▸ The request
Go through the listing and write out all of it exactly.

--

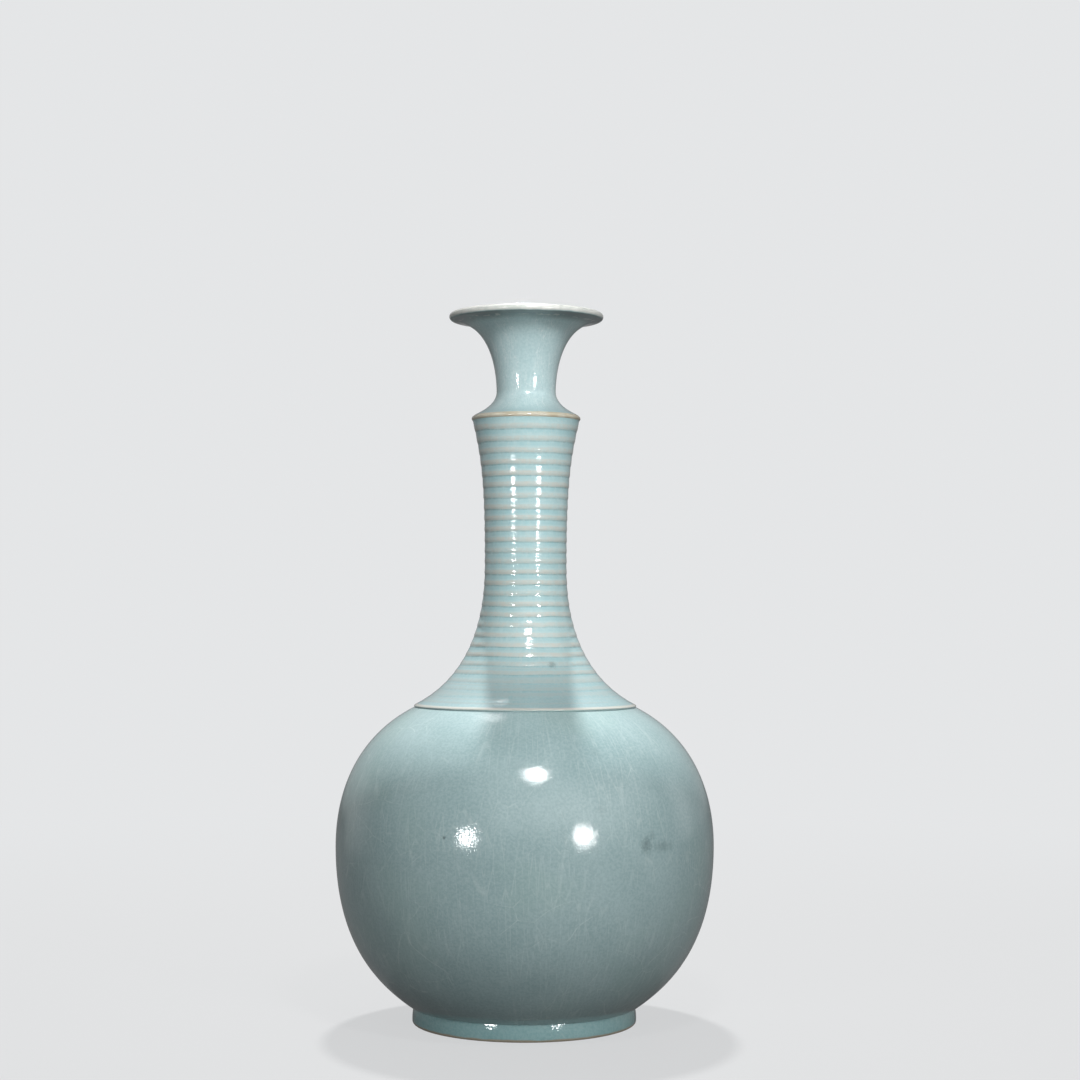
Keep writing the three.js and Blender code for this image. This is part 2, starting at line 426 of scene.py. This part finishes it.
# The skin of the glaze: pits under a millimetre across, on a slow ripple
skin, skin_in, skin_out = new_group(
    "skin",
    [
        ("Place", "NodeSocketVector", None),
        ("Pits", "NodeSocketFloat", body_pits),
        ("Ripple", "NodeSocketFloat", body_ripple),
    ],
    [("Height", "NodeSocketFloat")],
)
pit_scale = 1300.0
ripple_scale = 90.0
pits = math_of(skin, "MULTIPLY", noise(skin, skin_in["Place"], pit_scale, 1.0), skin_in["Pits"])
ripple = math_of(skin, "MULTIPLY", noise(skin, skin_in["Place"], ripple_scale, 1.0), skin_in["Ripple"])
skin.links.new(math_of(skin, "ADD", pits, ripple), skin_out["Height"])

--

▸ Output
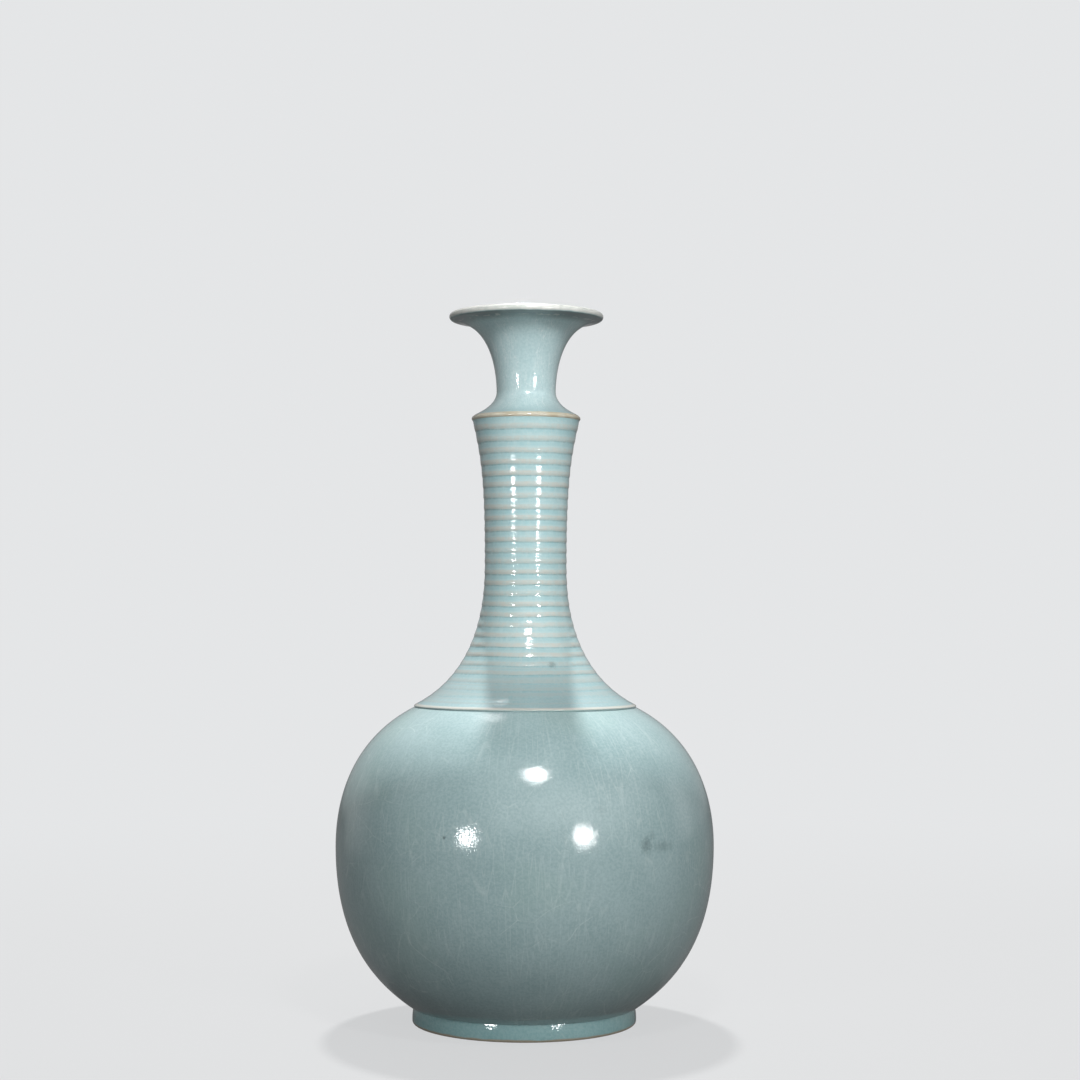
Keep writing the three.js and Blender code for this image. This is part 2, starting at line 426 of scene.py. This part finishes it.
# The skin of the glaze: pits under a millimetre across, on a slow ripple
skin, skin_in, skin_out = new_group(
    "skin",
    [
        ("Place", "NodeSocketVector", None),
        ("Pits", "NodeSocketFloat", body_pits),
        ("Ripple", "NodeSocketFloat", body_ripple),
    ],
    [("Height", "NodeSocketFloat")],
)
pit_scale = 1300.0
ripple_scale = 90.0
pits = math_of(skin, "MULTIPLY", noise(skin, skin_in["Place"], pit_scale, 1.0), skin_in["Pits"])
ripple = math_of(skin, "MULTIPLY", noise(skin, skin_in["Place"], ripple_scale, 1.0), skin_in["Ripple"])
skin.links.new(math_of(skin, "ADD", pits, ripple), skin_out["Height"])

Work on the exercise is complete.